Es una pregunta que me hago mucho y mi corazón está dividido. No sé si podría vivir en otra ciudad que no fuera Nueva York, porque es única en el mundo y aquí están mis primeras experiencias como músico y como persona. Pero echo mucho de menos a mi familia y me gustaría compartir con las nuevas generaciones musicales de mi país todo lo que yo he aprendido aquí. De momento me quedaré en Nueva York, pero en unos años no sé qué ocurrirá.
Josu de Solaun va a interpretar junto a la Orquesta de Euskadi el Concierto «Emperador» de Beethoven, una de las grandes obras maestras del repertorio. Pero el joven pianista no se inhibe ante el reto: «La grandeza de una obra de arte es que trasciende su propio contexto histórico. Para mí lo importante es no abordar la obra con demasiada distancia retórica: el estilo es importante, pero más importante para mí es la visión que una persona del siglo XXI tiene sobre Beethoven».
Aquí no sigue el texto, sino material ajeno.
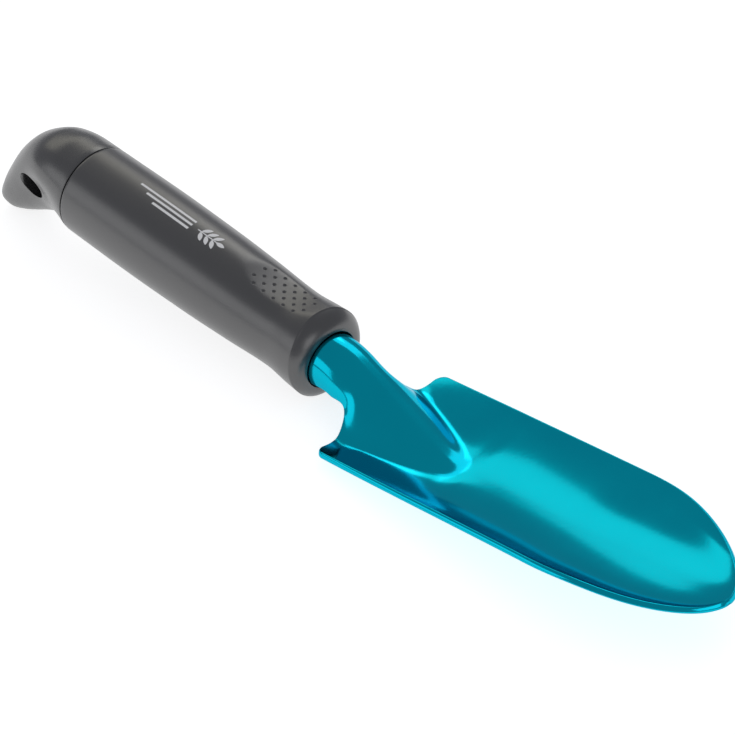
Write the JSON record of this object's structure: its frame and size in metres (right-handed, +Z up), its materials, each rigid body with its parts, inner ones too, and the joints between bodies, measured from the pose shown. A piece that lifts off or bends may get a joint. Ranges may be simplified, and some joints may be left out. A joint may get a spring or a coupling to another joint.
{
  "type": "hand trowel",
  "caption": "Hand trowel: dished pressed-steel blade with a pointed tip, rolled neck, soft contoured grip with a dimpled thumb rest and a hooked end cap with a hanging hole.",
  "frame": {"origin": "centre of the bounding box on the table plane, with the trowel lying dish upwards on the hook of its cap and the belly of its blade", "axes": "+X from the end cap towards the blade tip, +Z up, +Y to the left seen from the cap"},
  "size_m": [0.3406, 0.0576, 0.0421],
  "materials": {
    "blade_enamel": "glossy enamel over steel",
    "core_plastic": "moulded",
    "grip_soft": "satin soft-touch",
    "cap_plastic": "satin",
    "print_white": "pad-printed ink"
  },
  "bodies": {
    "root": {"blade": "blade_enamel", "grip_core": "core_plastic", "grip_sleeve": "grip_soft", "end_cap": "cap_plastic"}
  },
  "joints": []
}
Para De Solaun, el «Emperador» participa de un lenguaje musical militarista que va en relación con la Revolución Francesa. «Pero nuestra sociedad tienen un cierto cinismo hacia ese heroísmo militar, porque ha sido puesto al servicio de causas terribles -explica el pianista-. Beethoven evoca ese militarismo como metáfora de la lucha colectiva contra el destino, habla de la dificultad y el triunfo, pero a nosotros ese espíritu nos puede hacer reaccionar con escepticismo». Le parece que la pieza denota «un optimismo contrario a la época en que vivimos», pero la abordarla «de forma catártica, para ser yo también más optimista. Es una música utópica que cree en el ser humano». M.C.